One might think that he earns a living as DEM’s go-to-man. But, to the contrary, for thirty-three years he has been supporting his family by serving papers, such as summons, for the courts of Rhode Island. Richard Bourque is a constable.
“If I gave you the names of some of the people I’ve handed summons to, you’d be amazed! But I won’t. That’s a completely other story unto itself.”
Although still one of the 300 members of the Sportsman’s Club, Dick has resigned from his fifteen year tenure as chef. With a wink he says, “They haven’t had a good meal here since I stopped cooking.” More modestly, he adds, “One member said to me, ‘Dick, you’re a legend around here. Your cooking is that lousy!’”
Familiarity with kitchens and animals (living or dead) set in early in his life. Because his parents often were away at work at meal time, his mother made it clear that, if he were hungry, he had to cook for himself. He was eight. Then, at age fourteen, he assumed the job of second cook at a nursing home. As for getting to know animals, for a summer job before starting senior year at Warwick Veterans High School he worked at the Rocky Point zoo. Included in his duties was walking a 500 + pound Bengal tiger for its daily exercise. To the consternation of his parents, the adolescent Richard carried home an infant leopard to bottle feed it.

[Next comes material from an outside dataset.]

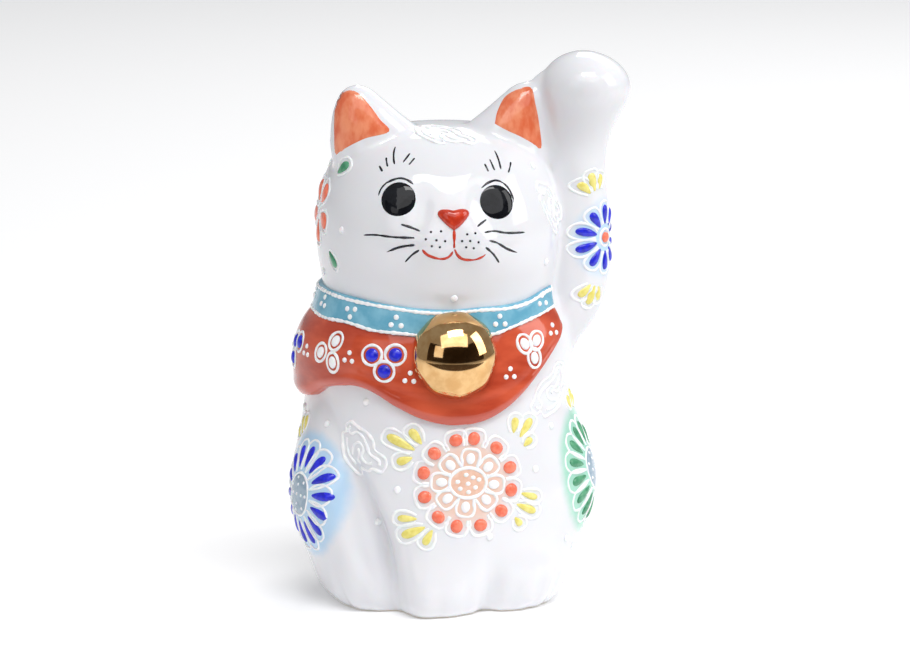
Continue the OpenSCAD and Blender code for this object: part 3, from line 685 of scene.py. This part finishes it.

The learning curve Dick was on oddly arched from grilling cheese sandwiches and nurturing wild beasts to what became his culinary specialty: game cooking. Under the tutelage of a woman from the old country who teased the taste buds of members of the Cranston Portuguese Club, he developed into a maven at serving up platters of delicious rabbit, pheasant, moose, bear, elk, and of course venison.
“To this day,” the big man with iron-flecked whiskers and a Paul Bunyon-esque face says, “I follow her recipe. You add to the meat lots of chourico, coriander, peppers, and paprika. She’s the one who put me wise to back straps. That’s the roundish meat running on either side of a deer’s back bone. You slice it into medallions and along with garlic, peppers, and onions you fry everything in oil. That’s the best part of the venison – nice and tender.”
Wielding a chef’s knife isn’t all Dick did when he came to the Club’s gated twenty-one plus acres off Walter Carey Road. A pretty good shot with a hand gun, for seven years he coached its pistol team that competed with others throughout the state.
“When I was a kid, my uncle took me here, and I remember saying to him, “ someday I’m going to be a member.” It took a few years, but it was worth the waiting.”
The Smithfield Sportsman’s Club, founded in 1917, last year celebrated its 100th anniversary. Over the years it has evolved from a small tract of land where a member with his hounds in tow hunted fox to a complex consisting of an indoor 50’ shooting range, a covered outdoor 25-200 yard rifle/pistol range, an archery range, a stocked trout fishing pond, and an opened-timbered meeting room with kitchen – all set on 21+ pristine acres.
“I’ve had lots of good times on the firing range . . . and in the kitchen,” says Richard Bourque. And those members of the club who savor game dinners probably would add, when asked, that they thank DEM for making those calls to him.